From the listing below, copy only the lines running from the line that contains "extrude(amount=2 * slider_end_wall, mode=Mode.SUBTRACT)" to the line that contains "for node in", both included.

--

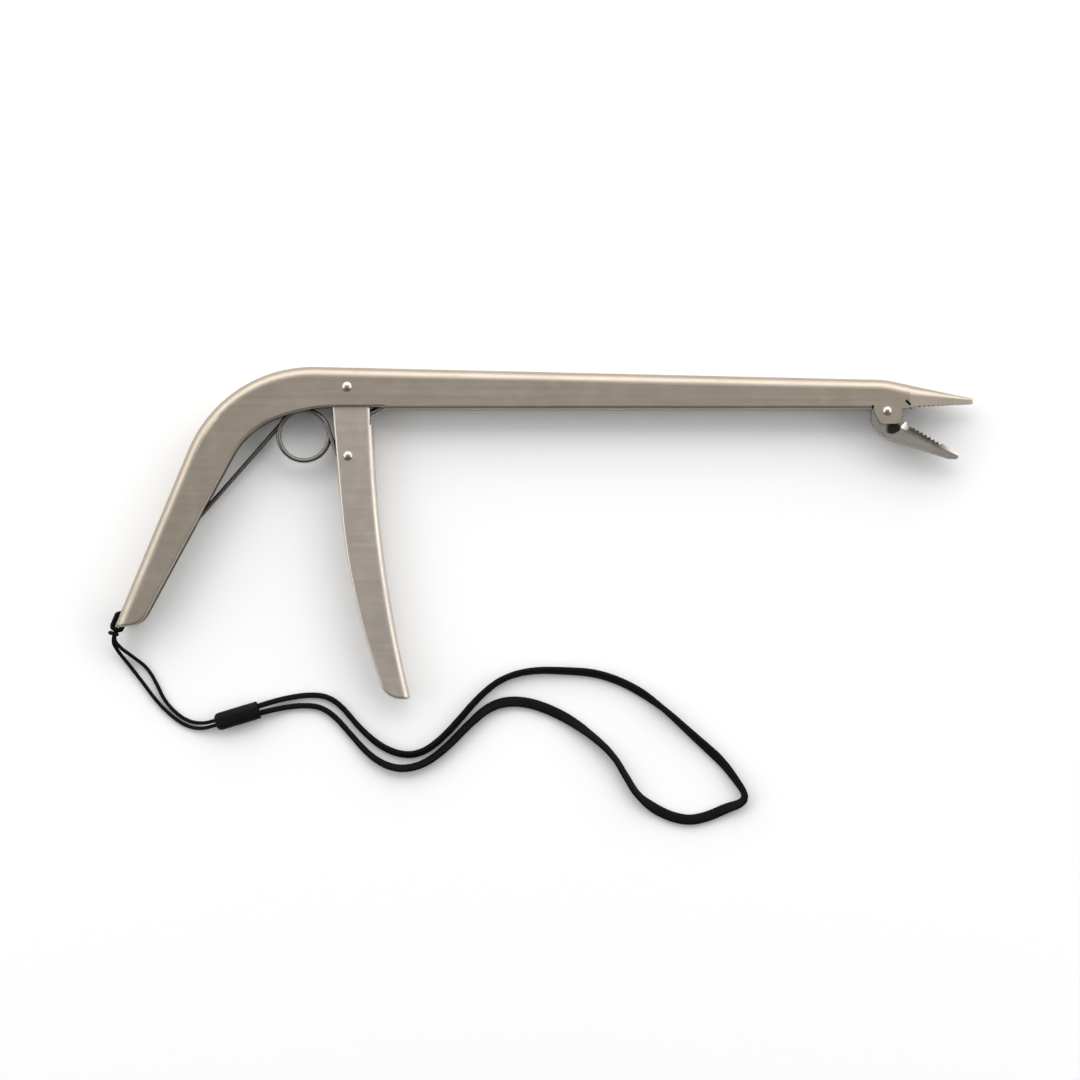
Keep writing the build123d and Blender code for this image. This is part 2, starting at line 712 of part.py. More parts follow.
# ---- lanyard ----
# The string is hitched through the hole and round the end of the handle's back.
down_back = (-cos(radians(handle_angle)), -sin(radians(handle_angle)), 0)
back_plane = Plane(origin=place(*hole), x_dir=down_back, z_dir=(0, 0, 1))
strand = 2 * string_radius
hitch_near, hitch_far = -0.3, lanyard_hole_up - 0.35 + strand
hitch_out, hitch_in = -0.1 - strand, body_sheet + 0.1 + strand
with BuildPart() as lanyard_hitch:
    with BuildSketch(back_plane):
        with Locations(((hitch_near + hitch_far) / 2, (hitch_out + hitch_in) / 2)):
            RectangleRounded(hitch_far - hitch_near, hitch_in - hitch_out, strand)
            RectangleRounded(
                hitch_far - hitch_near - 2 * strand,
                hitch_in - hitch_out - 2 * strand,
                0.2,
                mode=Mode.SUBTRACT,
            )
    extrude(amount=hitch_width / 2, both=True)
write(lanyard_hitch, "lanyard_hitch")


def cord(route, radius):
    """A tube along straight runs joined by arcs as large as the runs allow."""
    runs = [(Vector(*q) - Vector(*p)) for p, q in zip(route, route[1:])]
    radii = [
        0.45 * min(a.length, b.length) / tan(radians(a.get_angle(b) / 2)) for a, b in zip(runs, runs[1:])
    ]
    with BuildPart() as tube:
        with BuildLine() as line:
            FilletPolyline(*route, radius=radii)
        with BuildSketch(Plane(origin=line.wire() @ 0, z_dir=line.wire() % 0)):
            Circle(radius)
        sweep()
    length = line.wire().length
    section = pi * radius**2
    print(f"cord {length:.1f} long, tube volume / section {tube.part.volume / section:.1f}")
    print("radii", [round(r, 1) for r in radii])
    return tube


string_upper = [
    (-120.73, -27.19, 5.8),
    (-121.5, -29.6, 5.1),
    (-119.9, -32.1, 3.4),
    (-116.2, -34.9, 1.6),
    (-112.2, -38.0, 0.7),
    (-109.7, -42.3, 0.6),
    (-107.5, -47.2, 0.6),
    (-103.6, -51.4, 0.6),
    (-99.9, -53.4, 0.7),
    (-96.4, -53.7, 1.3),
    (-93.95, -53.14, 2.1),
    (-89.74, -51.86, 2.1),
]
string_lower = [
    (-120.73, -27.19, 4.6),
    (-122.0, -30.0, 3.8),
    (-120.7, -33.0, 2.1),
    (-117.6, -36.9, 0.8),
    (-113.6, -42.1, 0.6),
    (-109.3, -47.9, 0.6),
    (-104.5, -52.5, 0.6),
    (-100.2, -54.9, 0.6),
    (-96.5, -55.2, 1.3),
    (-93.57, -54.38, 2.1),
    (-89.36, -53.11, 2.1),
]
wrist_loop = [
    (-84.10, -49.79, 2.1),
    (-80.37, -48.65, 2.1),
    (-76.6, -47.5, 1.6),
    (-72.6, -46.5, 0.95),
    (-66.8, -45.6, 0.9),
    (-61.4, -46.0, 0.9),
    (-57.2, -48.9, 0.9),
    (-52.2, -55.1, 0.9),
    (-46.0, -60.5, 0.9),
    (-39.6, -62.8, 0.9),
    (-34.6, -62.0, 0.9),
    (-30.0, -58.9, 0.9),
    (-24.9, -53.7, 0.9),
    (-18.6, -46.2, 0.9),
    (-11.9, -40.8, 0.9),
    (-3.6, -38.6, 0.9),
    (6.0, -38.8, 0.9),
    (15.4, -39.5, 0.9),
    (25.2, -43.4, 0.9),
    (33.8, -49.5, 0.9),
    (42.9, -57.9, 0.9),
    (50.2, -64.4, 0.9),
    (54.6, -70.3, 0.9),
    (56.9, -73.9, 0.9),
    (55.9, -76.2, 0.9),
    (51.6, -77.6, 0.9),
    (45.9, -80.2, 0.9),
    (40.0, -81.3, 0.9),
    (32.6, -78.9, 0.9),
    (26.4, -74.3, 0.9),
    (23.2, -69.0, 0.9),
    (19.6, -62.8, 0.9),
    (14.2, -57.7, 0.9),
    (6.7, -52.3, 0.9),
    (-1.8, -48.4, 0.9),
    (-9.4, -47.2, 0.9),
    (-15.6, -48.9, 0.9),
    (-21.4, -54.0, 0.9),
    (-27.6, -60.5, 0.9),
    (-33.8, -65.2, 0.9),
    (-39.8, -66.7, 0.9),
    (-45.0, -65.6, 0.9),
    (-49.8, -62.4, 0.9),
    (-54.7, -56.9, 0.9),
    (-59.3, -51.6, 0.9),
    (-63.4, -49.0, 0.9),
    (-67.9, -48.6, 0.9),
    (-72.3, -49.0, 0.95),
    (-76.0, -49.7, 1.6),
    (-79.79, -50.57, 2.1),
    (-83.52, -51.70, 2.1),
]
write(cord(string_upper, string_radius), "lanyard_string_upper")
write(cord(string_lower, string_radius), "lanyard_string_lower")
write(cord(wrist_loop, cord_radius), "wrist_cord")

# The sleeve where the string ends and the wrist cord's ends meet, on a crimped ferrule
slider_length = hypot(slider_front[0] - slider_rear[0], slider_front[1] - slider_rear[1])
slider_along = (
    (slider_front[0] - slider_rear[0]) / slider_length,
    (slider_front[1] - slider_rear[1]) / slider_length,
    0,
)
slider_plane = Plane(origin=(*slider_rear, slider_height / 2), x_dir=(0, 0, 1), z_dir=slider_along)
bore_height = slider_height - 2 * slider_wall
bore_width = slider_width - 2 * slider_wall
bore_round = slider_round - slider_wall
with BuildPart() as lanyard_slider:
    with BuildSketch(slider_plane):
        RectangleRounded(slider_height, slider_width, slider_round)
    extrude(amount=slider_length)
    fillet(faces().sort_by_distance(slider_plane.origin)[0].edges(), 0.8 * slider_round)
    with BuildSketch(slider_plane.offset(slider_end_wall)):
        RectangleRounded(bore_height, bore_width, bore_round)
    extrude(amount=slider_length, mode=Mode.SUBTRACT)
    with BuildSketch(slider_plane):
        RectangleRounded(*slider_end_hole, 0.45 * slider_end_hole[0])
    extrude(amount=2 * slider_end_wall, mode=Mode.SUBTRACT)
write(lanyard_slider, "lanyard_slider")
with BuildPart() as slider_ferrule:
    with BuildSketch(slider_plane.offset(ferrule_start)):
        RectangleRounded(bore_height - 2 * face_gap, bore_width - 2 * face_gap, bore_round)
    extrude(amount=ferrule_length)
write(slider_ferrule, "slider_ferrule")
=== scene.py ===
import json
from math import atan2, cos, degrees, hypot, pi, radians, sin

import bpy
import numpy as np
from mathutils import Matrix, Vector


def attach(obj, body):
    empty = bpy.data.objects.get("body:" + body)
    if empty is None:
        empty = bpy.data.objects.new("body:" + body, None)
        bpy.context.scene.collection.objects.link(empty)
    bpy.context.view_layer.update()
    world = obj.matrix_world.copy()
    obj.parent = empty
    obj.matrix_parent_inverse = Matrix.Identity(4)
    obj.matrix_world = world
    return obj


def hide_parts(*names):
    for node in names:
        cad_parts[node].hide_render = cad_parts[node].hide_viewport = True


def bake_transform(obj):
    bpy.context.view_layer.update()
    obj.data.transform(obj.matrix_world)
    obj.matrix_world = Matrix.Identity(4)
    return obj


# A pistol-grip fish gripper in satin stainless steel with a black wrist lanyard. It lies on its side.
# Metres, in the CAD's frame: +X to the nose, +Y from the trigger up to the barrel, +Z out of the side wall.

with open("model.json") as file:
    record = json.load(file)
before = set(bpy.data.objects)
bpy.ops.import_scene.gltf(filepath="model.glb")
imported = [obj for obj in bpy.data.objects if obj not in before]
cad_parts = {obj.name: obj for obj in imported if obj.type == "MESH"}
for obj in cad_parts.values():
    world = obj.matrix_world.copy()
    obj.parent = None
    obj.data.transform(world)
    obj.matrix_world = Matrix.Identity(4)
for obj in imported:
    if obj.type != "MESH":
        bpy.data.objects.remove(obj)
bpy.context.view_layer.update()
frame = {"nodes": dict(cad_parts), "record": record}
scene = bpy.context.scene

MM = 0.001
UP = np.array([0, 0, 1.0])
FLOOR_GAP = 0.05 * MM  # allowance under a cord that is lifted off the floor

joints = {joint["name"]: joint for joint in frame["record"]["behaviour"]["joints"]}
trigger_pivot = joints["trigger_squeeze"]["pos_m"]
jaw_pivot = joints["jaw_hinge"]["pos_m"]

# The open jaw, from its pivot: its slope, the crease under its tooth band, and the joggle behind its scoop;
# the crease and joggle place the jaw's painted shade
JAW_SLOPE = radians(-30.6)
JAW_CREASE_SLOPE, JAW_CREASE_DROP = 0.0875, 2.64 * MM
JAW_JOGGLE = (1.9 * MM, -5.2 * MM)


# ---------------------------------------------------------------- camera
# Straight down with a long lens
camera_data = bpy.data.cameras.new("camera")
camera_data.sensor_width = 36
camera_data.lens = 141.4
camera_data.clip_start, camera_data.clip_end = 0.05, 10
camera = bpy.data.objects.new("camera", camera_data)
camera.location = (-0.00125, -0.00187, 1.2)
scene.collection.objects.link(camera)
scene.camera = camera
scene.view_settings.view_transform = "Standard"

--

(Response)
    extrude(amount=2 * slider_end_wall, mode=Mode.SUBTRACT)
write(lanyard_slider, "lanyard_slider")
with BuildPart() as slider_ferrule:
    with BuildSketch(slider_plane.offset(ferrule_start)):
        RectangleRounded(bore_height - 2 * face_gap, bore_width - 2 * face_gap, bore_round)
    extrude(amount=ferrule_length)
write(slider_ferrule, "slider_ferrule")
=== scene.py ===
import json
from math import atan2, cos, degrees, hypot, pi, radians, sin

import bpy
import numpy as np
from mathutils import Matrix, Vector


def attach(obj, body):
    empty = bpy.data.objects.get("body:" + body)
    if empty is None:
        empty = bpy.data.objects.new("body:" + body, None)
        bpy.context.scene.collection.objects.link(empty)
    bpy.context.view_layer.update()
    world = obj.matrix_world.copy()
    obj.parent = empty
    obj.matrix_parent_inverse = Matrix.Identity(4)
    obj.matrix_world = world
    return obj


def hide_parts(*names):
    for node in names:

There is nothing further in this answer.